Each group member has a role to play in the sociosexual war, and though the lyrics change from crew to crew, the song remains the same. Here’s a quick rundown of the usual cast of characters:
- Prom Queen –She’s fine and errrbody knows it (including her). She’s been showered with male attention since junior high and getting hit on is as common for her as misspelled signs are at a Tea Party rally.
- Big Mama – Who run it? Yep, you guessed it. Big Mama is the matriarch of the group, and while she may not have absolute authority, her opinion is so influential that it’s de facto law. Basically, she’s the U.S. and her crew is like the U.N. They can do whatever they wanna do…but there will be consequences.

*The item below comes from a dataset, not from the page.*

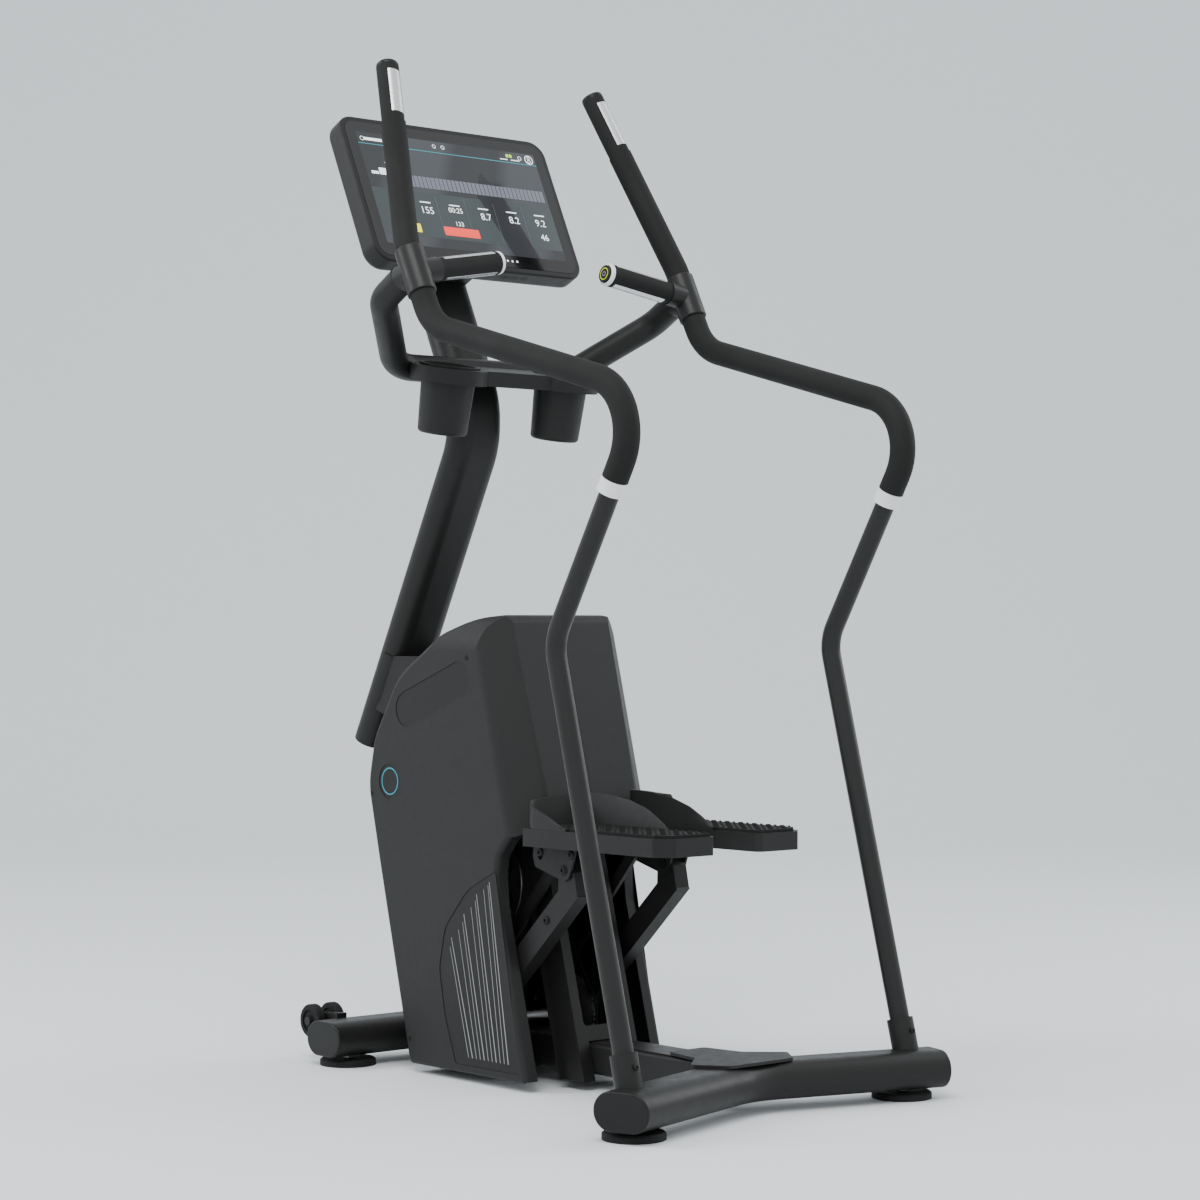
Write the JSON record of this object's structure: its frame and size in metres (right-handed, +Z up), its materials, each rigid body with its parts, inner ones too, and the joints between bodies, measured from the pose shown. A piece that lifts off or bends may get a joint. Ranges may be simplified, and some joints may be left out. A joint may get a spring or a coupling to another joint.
{
  "type": "stair climber",
  "caption": "Free-standing stair climber with two linked step arms on a Y-shaped base, a curved mast, bent handrails, cup holders and a tilted touch console.",
  "frame": {"origin": "on the floor under the middle of the machine's bounding box", "axes": "+Z up, the user stands on the -Y side and faces +Y, +X to the user's right"},
  "size_m": [0.7284, 1.1544, 1.7655],
  "materials": {
    "grip_rubber": "matte",
    "rubber": "matte",
    "black_cast": "painted",
    "brushed_steel": "brushed",
    "ring_white": "gloss",
    "lime_plastic": "satin",
    "glass": "gloss",
    "display": "matte",
    "machined_steel": "satin",
    "aluminium": "cast",
    "black_plastic": "textured",
    "trim_plastic": "satin",
    "black_paint": "satin powder coat"
  },
  "bodies": {
    "frame": {"alternator": "aluminium", "base_spine": "black_paint", "centre_frame": "black_paint", "console_bracket": "black_paint", "console_display": "display", "console_glass": "glass", "console_housing": "black_plastic", "contact_plates": "brushed_steel", "cover_trim": "trim_plastic", "cup_holders": "black_plastic", "cup_tray": "black_plastic", "drive_loops": "rubber", "front_crossbar": "black_paint", "grip_caps": "black_plastic", "grip_rings": "ring_white", "handrail_sockets": "black_paint", "inner_frame": "black_paint", "left_grips": "grip_rubber", "left_hand_sleeves": "grip_rubber", "left_handrail_tee": "black_paint", "left_handrail_tube": "black_paint", "left_side_cover": "black_plastic", "levelling_pads": "rubber", "levelling_studs": "machined_steel", "mast": "black_paint", "mast_collar": "black_plastic", "pivot_frame": "black_paint", "pivot_pins": "machined_steel", "rear_crossbar": "black_paint", "right_grips": "grip_rubber", "right_hand_sleeves": "grip_rubber", "right_handrail_tee": "black_paint", "right_handrail_tube": "black_paint", "right_side_cover": "black_plastic", "spine_cover": "black_plastic", "tube_caps": "black_plastic", "wheel_fittings": "machined_steel", "yoke": "black_paint"},
    "right_arm": {"right_step_arm": "black_paint", "right_arm_sprocket": "machined_steel"},
    "right_link": {"right_step_link": "black_paint"},
    "right_pedal": {"right_step_pedal": "black_cast", "right_tread_mat": "rubber", "right_toe_guard": "black_plastic", "right_pedal_pins": "machined_steel"},
    "right_clutch": {"right_clutch_sprocket": "machined_steel"},
    "right_button": {"right_cross_button": "lime_plastic"},
    "right_wheel_pair": {"right_transport_wheels": "rubber"},
    "left_arm": {"left_step_arm": "black_paint", "left_arm_sprocket": "machined_steel"},
    "left_link": {"left_step_link": "black_paint"},
    "left_pedal": {"left_step_pedal": "black_cast", "left_tread_mat": "rubber", "left_toe_guard": "black_plastic", "left_pedal_pins": "machined_steel"},
    "left_clutch": {"left_clutch_sprocket": "machined_steel"},
    "left_button": {"left_cross_button": "lime_plastic"},
    "left_wheel_pair": {"left_transport_wheels": "rubber"},
    "drive_shaft_set": {"drive_shaft": "machined_steel"},
    "rotor": {"alternator_rotor": "machined_steel"}
  },
  "joints": [
    {"name": "right_arm_swing", "type": "hinge", "parent": "frame", "child": "right_arm", "pos_m": [0.111, 0.1093, 0.1], "axis": [1, 0, 0], "range_deg": [0, 40], "stiffness_Nm_per_rad": 60, "springref_deg": -51.57},
    {"name": "right_link_swing", "type": "hinge", "parent": "frame", "child": "right_link", "pos_m": [0.084, 0.1693, 0.12], "axis": [1, 0, 0], "range_deg": [0, 40]},
    {"name": "right_pedal_level", "type": "hinge", "parent": "right_arm", "child": "right_pedal", "pos_m": [0.111, -0.1357, 0.377], "axis": [1, 0, 0], "range_deg": [-40, 0]},
    {"name": "right_clutch_turn", "type": "hinge", "parent": "frame", "child": "right_clutch", "pos_m": [0.093, 0.2113, 0.33], "axis": [1, 0, 0], "range_deg": [0, 132]},
    {"name": "right_button_press", "type": "slide", "parent": "frame", "child": "right_button", "axis": [0.9847, -0.0505, -0.1667], "range_m": [0, 0.002], "stiffness_N_per_m": 900, "springref_m": -0.0008},
    {"name": "right_wheel_roll", "type": "hinge", "parent": "frame", "child": "right_wheel_pair", "pos_m": [0.179, 0.4843, 0.07], "axis": [1, 0, 0], "continuous": true},
    {"name": "left_arm_swing", "type": "hinge", "parent": "frame", "child": "left_arm", "pos_m": [-0.111, 0.1093, 0.1], "axis": [1, 0, 0], "range_deg": [0, 40], "stiffness_Nm_per_rad": 60, "springref_deg": -51.57},
    {"name": "left_link_swing", "type": "hinge", "parent": "frame", "child": "left_link", "pos_m": [-0.084, 0.1693, 0.12], "axis": [1, 0, 0], "range_deg": [0, 40]},
    {"name": "left_pedal_level", "type": "hinge", "parent": "left_arm", "child": "left_pedal", "pos_m": [-0.111, -0.1357, 0.377], "axis": [1, 0, 0], "range_deg": [-40, 0]},
    {"name": "left_clutch_turn", "type": "hinge", "parent": "frame", "child": "left_clutch", "pos_m": [-0.093, 0.2113, 0.33], "axis": [1, 0, 0], "range_deg": [0, 132]},
    {"name": "left_button_press", "type": "slide", "parent": "frame", "child": "left_button", "axis": [-0.9847, -0.0505, -0.1667], "range_m": [0, 0.002], "stiffness_N_per_m": 900, "springref_m": -0.0008},
    {"name": "left_wheel_roll", "type": "hinge", "parent": "frame", "child": "left_wheel_pair", "pos_m": [-0.179, 0.4843, 0.07], "axis": [1, 0, 0], "continuous": true},
    {"name": "rotor_spin", "type": "hinge", "parent": "frame", "child": "rotor", "pos_m": [0, 0.2963, 0.5], "axis": [1, 0, 0], "continuous": true},
    {"name": "drive_shaft_spin", "type": "hinge", "parent": "frame", "child": "drive_shaft_set", "pos_m": [0, 0.2113, 0.33], "axis": [1, 0, 0], "continuous": true}
  ],
  "couplings": [
    {"joint": "right_link_swing", "follows": "right_arm_swing", "ratio": 1},
    {"joint": "right_pedal_level", "follows": "right_arm_swing", "ratio": -1},
    {"joint": "right_clutch_turn", "follows": "right_arm_swing", "ratio": 3.3},
    {"joint": "left_link_swing", "follows": "left_arm_swing", "ratio": 1},
    {"joint": "left_pedal_level", "follows": "left_arm_swing", "ratio": -1},
    {"joint": "left_clutch_turn", "follows": "left_arm_swing", "ratio": 3.3},
    {"joint": "drive_shaft_spin", "follows": "rotor_spin", "ratio": 0.21296}
  ]
}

- Runner-Up – She’s kinda cute. She’s got spunk. Still, line her up next to Prom Queen and Big Mama, and she’s just not quite there. Maybe it’s something really small, like her left eye is kinda sleepy. Or perhaps it’s a glaring deficiency, like a chest so flat its freakin’ concave. At the same time, she always manages to come up short in battles for leadership: Big Mama’s beak just keeps on pecking the bird shit out of her.
- Gotta Man – Who cares. Kidding. Her relationship status makes her a wildcard. She could be your best friend, encouraging her girls to enjoy life to the fullest, living vicariously through them. Or she could be a spiteful ass hater whose unhappy relationship causes her to view all men through shit colored spectacles. Dicey.

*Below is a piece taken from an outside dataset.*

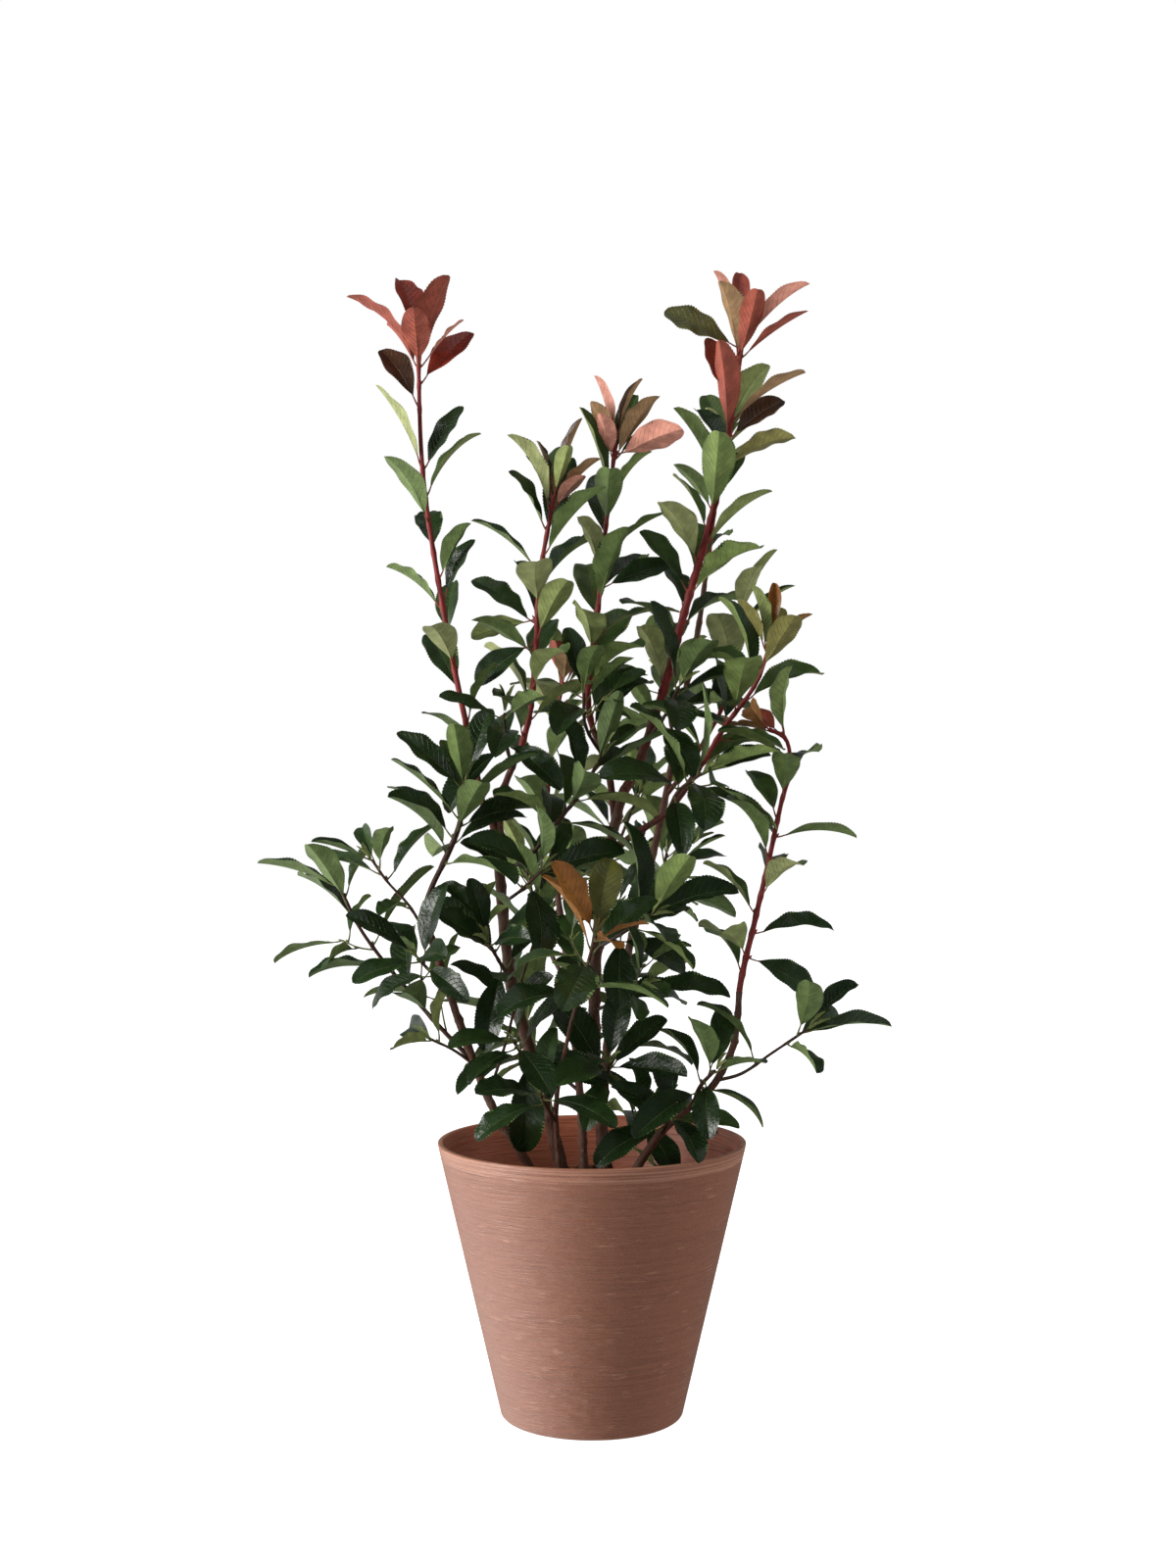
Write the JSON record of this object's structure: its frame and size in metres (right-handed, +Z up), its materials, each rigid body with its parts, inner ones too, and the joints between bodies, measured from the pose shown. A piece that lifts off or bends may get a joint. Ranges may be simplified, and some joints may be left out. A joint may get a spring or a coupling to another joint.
{
  "type": "potted photinia",
  "caption": "Evergreen photinia shrub with bare upright stems, glossy toothed leaves and red young tips, in a round tapered pot.",
  "frame": {"origin": "middle of the pot's flat underside", "axes": "+Z up, -Y towards the front of the plant, +X to the right seen from the front"},
  "size_m": [0.6016, 0.4865, 1.127],
  "materials": {
    "pot": "matte",
    "soil": "matte",
    "bark": "matte",
    "foliage": "satin"
  },
  "bodies": {
    "root": {"pot": "pot", "soil": "soil", "stem_left": "bark", "stem_mid_left": "bark", "stem_centre": "bark", "stem_back": "bark", "stem_right": "bark", "stem_front": "bark", "stem_rear": "bark", "bough_left_high": "bark", "bough_second": "bark", "bough_third": "bark", "bough_right_high": "bark", "bough_diagonal": "bark", "bough_diagonal_back": "bark", "tall_left": "foliage", "tall_second": "foliage", "tall_third": "foliage", "tall_right": "foliage", "tall_right_back": "foliage", "back_high": "foliage", "back_middle": "foliage", "diagonal_right": "foliage", "diagonal_back": "foliage", "right_arch": "foliage", "right_low": "foliage", "right_low_front": "foliage", "left_up": "foliage", "left_out": "foliage", "left_middle": "foliage", "left_low": "foliage", "left_base": "foliage", "front": "foliage", "thin_middle": "foliage", "diagonal_middle": "foliage", "middle_left": "foliage", "middle_centre": "foliage", "low_left": "foliage", "low_front": "foliage", "low_centre": "foliage", "low_right": "foliage", "pot_low": "foliage", "centre_right": "foliage", "centre_low": "foliage", "upper_left": "foliage", "upper_centre": "foliage", "upper_right": "foliage", "diagonal_low": "foliage", "rear_left": "foliage", "rear_middle": "foliage", "rear_right": "foliage", "rear_low_left": "foliage", "rear_low_right": "foliage"}
  },
  "joints": []
}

- Ugly Betty – Yeah, so…the name pretty much says it all. She may be a straight sweetheart, or an acid spewing bitch, but regardless of the multifaceted and richly textured personality within her, we know one thing for certain: babygirl is as ugly as the black unemployment rate.
Wherever she goes, Prom Queen is the center of attention. When she’s around, heads turn, eyes widen, tongues wag. The spotlight shines steadily on this scion of Venus and more than a little on anyone around her…which is why her friends are so fiercely protective. She’s one bangin’ ass bomber and they’re her zealously protective escorts.
If some dude comes along and snatches her up, they’re afraid that they’ll have to kiss the attention leftovers goodbye and prepare for a long, cold winter. That ain’t about to go down, at least not without a fight.
When a dude enters Prom Queen’s airspace, the escorts immediately fly into defensive formation. Instead of clearing out to give you room, they remain half an arm’s length away, shooting mind bullets indiscriminately and hoping that the initial barrage alone is enough to dissuade you. Assuming you bravely continue, they’ll move on to such battle-tested tactics as Intermittent Interruption, in which they make excuses to fuck up the flow of your conversation with crap that not even their nosy ass mother would care to hear. “I think I found a new spin instructor. Cortez is fabulous!” What?! The fuck outta here with that buuuhlshit!
Anyway, if all else fails, they bring out the big guns. That’s when someone nonchalantly says, “It’s corny in here. Let’s go.” That person is usually Big Mama, and Runner-Up and Ugly Betty are almost always down to follow her nut-crunching lead. At that point, you can only hope that you’ve fired enough well-placed shots to disrupt communications between Prom Queen and her escorts, enabling you to separate her from her crew and finish the job. If not, you may as well say your prayers. ‘Cause you’re gonna die. When your plane crashes. Metaphorically.
And that’s too bad. I really wish women would understand that their pretty friend need not be their only path to attention from the opposite sex.
- Big Mama, channel all that aggression toward the man at the bar who you’ve been eyeing all night. Use those huge balls of yours for good, not evil!
- Runner-Up, realize that to somebody in the room, you’re actually a Prom Queen. Stop doubting and own your strength and beauty.
- Gotta Man, let somebody else grab a little piece of happiness, even if you fucked yours all the way up the wrong end. Be a cockbooster, not a cockblocker!
- Ugly Betty, I’ll level with you. Yours is not an angel’s face, but maybe you do have an angel’s heart. Let it show. Oh, and usually the ugly girls get like at least one freakishly dope body part, so accentuate the hell outta them breastesses and/or that derriere. It won’t hurt.